WRITTEN INSTRUCTION
Using the listing below, set down each line from the line containing "obj.matrix_world = Matrix.Identity(4)" through the line containing "CAD_LOW, CAD_HIGH = object_bounds()", both ends included, exactly and with nothing added.

DATASET CONTENT
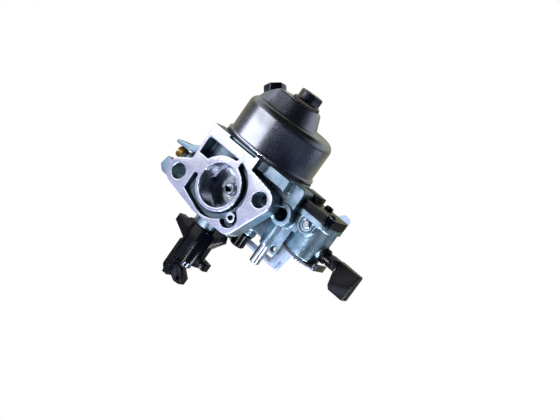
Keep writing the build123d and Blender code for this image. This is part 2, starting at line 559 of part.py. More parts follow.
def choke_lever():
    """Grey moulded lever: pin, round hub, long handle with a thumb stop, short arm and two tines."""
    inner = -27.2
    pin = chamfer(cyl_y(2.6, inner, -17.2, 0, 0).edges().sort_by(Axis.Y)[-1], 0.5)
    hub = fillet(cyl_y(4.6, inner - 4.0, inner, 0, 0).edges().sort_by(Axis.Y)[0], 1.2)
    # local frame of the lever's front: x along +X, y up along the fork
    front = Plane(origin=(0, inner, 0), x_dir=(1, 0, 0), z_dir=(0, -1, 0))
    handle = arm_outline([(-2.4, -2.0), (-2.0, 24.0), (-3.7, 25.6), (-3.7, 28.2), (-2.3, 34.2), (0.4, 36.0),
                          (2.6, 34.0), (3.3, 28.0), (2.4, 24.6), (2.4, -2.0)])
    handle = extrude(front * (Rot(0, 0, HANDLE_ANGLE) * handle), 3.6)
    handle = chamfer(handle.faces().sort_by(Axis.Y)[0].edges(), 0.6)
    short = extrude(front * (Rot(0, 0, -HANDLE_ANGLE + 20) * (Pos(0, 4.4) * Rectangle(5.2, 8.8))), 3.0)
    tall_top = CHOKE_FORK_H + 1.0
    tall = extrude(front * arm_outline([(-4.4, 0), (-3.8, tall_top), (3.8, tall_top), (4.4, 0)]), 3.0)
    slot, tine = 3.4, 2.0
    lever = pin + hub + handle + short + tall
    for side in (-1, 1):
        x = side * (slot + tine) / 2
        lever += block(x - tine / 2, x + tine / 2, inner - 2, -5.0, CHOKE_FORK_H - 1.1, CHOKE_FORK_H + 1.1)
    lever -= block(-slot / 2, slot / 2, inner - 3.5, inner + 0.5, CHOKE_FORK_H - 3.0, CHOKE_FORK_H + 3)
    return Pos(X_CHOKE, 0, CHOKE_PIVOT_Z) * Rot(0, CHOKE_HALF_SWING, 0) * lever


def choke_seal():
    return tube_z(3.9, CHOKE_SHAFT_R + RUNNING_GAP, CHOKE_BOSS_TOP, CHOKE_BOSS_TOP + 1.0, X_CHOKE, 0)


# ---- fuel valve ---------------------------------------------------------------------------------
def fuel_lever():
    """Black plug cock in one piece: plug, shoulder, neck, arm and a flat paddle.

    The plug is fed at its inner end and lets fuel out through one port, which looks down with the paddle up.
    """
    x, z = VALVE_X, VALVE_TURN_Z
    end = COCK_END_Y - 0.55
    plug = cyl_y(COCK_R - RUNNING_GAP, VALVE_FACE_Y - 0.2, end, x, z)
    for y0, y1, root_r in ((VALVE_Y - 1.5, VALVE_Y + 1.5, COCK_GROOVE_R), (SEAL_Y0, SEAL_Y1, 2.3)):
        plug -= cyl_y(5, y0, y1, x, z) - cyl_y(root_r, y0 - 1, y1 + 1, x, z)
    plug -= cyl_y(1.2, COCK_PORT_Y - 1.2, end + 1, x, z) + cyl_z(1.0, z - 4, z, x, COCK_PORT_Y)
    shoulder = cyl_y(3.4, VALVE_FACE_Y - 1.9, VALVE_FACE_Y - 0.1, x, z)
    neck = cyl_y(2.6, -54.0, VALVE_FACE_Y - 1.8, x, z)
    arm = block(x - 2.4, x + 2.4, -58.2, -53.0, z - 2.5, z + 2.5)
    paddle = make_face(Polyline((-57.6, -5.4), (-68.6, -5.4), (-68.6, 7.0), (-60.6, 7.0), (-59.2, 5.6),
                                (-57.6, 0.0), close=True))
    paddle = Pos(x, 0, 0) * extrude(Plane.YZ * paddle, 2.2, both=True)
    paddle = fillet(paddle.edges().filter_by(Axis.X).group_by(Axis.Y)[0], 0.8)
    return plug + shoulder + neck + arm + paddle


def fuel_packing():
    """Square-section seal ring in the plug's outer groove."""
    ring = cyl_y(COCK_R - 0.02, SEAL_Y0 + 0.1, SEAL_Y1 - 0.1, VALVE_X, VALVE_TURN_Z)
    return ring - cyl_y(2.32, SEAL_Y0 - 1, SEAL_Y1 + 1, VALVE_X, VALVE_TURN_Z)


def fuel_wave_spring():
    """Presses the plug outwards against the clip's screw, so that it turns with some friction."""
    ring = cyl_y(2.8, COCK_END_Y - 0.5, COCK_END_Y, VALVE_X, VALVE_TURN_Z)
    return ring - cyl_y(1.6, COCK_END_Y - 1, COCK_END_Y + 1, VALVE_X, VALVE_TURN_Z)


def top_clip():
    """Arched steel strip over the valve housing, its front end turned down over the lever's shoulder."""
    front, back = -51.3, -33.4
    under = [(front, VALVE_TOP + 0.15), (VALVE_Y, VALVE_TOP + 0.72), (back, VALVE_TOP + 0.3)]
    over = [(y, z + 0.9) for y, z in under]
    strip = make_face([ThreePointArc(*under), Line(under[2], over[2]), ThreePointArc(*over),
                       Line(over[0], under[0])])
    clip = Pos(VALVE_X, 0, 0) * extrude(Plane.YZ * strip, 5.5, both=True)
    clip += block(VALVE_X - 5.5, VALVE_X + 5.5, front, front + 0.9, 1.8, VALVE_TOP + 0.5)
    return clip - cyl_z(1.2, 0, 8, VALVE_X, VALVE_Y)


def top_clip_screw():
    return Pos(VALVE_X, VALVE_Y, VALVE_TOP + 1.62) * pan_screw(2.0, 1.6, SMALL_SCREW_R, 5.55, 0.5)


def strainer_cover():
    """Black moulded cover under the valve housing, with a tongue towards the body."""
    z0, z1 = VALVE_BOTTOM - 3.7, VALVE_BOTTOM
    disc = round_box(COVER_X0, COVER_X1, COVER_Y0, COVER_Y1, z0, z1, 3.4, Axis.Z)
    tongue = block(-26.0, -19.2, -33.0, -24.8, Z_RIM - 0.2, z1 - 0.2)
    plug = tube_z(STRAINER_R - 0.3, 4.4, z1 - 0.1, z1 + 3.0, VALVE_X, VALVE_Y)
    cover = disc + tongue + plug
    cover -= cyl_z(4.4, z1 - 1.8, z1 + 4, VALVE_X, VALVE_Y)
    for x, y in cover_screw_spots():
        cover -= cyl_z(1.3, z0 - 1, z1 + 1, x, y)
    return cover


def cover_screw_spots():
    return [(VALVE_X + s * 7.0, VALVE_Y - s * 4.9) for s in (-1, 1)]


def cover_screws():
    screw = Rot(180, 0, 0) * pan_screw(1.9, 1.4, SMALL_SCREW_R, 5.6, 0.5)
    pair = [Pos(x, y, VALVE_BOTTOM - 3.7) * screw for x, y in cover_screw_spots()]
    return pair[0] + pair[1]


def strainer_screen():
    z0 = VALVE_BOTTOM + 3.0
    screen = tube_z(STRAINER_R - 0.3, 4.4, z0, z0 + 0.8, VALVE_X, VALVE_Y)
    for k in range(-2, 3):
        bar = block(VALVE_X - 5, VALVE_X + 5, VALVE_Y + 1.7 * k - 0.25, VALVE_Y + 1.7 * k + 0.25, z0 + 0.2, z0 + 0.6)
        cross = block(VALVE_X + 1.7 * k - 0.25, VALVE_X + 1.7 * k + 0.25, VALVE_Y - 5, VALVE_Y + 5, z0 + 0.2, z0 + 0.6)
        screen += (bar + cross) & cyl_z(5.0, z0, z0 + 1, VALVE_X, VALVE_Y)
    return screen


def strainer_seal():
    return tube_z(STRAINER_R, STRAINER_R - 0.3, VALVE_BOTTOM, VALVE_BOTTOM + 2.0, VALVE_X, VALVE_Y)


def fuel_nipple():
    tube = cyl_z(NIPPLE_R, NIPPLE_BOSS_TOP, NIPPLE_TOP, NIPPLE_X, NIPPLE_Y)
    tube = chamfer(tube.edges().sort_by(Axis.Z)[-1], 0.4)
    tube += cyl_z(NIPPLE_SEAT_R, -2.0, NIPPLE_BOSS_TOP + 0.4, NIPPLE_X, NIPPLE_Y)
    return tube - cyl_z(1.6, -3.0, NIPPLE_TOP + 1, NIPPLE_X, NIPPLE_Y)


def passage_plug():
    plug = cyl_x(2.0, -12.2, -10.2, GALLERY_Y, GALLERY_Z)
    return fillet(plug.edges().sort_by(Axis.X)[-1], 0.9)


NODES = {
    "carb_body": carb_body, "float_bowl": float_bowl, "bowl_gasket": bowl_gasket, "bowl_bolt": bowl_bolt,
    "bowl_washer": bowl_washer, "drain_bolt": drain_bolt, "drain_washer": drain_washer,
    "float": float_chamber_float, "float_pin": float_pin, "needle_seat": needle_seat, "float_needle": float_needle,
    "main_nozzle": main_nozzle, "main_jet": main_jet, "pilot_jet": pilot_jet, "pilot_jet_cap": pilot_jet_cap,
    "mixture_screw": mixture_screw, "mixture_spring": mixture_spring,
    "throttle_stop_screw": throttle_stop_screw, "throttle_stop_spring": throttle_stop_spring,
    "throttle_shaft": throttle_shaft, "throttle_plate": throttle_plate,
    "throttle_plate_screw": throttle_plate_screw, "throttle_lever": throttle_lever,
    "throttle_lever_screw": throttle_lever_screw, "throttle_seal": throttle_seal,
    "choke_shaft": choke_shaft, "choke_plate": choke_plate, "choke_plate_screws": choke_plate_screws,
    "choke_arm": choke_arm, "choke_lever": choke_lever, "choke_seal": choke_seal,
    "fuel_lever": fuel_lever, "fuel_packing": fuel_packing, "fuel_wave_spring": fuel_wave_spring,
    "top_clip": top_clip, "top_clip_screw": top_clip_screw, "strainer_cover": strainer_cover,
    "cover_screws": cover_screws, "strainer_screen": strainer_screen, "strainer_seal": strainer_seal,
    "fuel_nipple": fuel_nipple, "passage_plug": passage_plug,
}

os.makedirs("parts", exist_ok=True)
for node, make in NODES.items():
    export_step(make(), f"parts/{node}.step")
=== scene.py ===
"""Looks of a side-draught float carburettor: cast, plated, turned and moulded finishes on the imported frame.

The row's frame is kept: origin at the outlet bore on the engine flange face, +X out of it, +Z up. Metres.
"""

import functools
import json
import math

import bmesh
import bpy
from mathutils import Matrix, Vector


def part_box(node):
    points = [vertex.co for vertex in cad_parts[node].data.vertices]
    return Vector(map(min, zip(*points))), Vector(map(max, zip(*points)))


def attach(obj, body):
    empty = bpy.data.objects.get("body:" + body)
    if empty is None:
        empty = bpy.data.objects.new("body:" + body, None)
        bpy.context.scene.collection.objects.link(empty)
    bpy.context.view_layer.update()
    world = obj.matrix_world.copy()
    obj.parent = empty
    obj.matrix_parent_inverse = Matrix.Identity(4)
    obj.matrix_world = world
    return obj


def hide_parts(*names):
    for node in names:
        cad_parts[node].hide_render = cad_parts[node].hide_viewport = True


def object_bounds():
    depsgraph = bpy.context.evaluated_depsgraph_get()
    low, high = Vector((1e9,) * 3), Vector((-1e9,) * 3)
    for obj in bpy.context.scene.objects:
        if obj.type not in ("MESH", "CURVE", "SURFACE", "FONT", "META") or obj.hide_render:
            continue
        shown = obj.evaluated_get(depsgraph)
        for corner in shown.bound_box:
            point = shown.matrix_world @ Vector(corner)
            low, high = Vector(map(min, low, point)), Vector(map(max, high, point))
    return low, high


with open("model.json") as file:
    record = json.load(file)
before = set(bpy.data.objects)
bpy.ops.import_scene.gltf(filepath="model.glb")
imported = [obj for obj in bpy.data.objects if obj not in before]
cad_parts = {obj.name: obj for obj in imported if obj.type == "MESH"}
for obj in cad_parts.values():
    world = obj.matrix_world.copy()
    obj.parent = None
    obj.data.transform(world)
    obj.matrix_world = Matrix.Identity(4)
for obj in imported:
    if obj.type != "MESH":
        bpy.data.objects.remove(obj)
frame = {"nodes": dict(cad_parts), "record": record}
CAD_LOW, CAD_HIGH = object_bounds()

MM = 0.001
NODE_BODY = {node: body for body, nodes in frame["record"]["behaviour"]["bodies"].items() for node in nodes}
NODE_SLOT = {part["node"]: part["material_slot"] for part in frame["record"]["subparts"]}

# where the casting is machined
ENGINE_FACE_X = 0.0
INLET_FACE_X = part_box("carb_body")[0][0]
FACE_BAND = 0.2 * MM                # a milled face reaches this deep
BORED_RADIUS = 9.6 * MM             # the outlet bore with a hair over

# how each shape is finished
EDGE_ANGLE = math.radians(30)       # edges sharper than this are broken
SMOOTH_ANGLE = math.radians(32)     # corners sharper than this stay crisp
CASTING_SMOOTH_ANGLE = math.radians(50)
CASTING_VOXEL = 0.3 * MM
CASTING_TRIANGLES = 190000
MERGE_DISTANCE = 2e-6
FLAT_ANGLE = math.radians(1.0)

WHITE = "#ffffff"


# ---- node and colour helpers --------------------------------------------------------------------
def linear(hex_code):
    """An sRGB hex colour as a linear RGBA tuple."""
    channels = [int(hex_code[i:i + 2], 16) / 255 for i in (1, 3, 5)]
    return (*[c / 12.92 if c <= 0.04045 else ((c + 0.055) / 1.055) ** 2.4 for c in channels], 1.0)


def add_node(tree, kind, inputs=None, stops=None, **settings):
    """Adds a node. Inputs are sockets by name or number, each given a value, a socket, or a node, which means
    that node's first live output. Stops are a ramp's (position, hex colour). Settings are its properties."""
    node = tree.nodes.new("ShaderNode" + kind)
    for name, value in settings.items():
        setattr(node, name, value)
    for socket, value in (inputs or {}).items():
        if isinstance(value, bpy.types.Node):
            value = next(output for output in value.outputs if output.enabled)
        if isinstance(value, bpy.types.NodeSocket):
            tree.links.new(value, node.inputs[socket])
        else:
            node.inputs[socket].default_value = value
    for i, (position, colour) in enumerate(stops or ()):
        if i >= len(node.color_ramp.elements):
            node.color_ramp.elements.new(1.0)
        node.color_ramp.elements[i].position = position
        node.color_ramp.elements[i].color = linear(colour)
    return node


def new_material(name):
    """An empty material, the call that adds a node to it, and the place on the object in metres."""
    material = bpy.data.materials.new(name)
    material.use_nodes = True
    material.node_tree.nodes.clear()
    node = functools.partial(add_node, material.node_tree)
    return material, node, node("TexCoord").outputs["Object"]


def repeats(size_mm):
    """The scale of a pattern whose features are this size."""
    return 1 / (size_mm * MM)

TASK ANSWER
    obj.matrix_world = Matrix.Identity(4)
for obj in imported:
    if obj.type != "MESH":
        bpy.data.objects.remove(obj)
frame = {"nodes": dict(cad_parts), "record": record}
CAD_LOW, CAD_HIGH = object_bounds()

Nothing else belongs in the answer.